§ Exercise task: Work out how many lines of the data hold the string "from", and reply with that number alone.

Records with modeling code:
· · · · ·

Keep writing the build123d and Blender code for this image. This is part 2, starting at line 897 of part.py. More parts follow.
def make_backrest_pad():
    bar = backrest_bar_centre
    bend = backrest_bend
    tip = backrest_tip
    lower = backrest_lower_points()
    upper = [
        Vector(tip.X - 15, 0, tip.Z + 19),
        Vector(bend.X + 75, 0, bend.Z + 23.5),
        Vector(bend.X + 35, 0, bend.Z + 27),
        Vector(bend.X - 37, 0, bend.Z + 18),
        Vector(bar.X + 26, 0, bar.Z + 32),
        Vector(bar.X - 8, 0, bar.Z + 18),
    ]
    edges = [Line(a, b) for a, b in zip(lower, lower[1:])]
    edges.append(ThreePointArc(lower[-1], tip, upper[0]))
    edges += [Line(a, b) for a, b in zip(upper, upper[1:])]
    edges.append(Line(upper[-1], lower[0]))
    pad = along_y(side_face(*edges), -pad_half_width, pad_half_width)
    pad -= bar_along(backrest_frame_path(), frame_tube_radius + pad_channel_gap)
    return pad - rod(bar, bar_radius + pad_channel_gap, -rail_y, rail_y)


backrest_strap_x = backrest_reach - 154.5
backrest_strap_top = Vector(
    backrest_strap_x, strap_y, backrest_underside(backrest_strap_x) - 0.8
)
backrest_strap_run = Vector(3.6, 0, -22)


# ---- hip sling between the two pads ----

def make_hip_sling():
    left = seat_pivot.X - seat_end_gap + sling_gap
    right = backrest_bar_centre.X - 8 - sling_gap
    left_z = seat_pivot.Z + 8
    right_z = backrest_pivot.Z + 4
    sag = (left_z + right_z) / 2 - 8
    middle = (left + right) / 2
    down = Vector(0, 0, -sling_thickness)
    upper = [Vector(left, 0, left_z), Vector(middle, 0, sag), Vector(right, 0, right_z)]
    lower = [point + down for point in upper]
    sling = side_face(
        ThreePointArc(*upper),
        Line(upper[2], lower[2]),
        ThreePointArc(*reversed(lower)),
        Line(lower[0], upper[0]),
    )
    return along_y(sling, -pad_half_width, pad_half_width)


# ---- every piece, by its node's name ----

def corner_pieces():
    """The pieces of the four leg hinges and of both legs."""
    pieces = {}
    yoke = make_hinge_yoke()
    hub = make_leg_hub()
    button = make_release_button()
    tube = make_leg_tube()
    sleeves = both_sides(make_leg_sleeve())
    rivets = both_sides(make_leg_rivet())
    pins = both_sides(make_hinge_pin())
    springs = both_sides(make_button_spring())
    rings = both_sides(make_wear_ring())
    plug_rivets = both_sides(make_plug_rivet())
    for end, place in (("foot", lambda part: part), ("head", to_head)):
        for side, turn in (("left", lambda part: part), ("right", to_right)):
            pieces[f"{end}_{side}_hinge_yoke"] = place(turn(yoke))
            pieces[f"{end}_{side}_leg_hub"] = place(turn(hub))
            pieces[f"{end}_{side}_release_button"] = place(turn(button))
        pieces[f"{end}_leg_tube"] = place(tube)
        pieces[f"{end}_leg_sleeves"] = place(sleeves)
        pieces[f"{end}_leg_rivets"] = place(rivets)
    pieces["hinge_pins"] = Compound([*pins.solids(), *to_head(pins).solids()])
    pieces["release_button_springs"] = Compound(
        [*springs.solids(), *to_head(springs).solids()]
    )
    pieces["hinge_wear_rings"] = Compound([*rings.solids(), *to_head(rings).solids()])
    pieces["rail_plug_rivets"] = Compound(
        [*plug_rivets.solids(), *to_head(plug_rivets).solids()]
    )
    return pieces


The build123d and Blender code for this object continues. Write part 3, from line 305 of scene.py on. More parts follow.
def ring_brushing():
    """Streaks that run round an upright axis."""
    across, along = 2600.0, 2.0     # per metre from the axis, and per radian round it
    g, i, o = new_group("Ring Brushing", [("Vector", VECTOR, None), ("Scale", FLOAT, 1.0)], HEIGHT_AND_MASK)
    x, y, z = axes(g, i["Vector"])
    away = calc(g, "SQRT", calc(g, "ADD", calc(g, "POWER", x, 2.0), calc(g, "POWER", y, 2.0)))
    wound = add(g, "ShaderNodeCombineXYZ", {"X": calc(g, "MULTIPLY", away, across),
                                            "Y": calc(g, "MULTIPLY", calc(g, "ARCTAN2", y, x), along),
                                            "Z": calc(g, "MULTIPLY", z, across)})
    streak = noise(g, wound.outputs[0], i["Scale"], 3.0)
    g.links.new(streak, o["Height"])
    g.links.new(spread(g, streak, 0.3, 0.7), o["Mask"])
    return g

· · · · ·

§ Response below: 2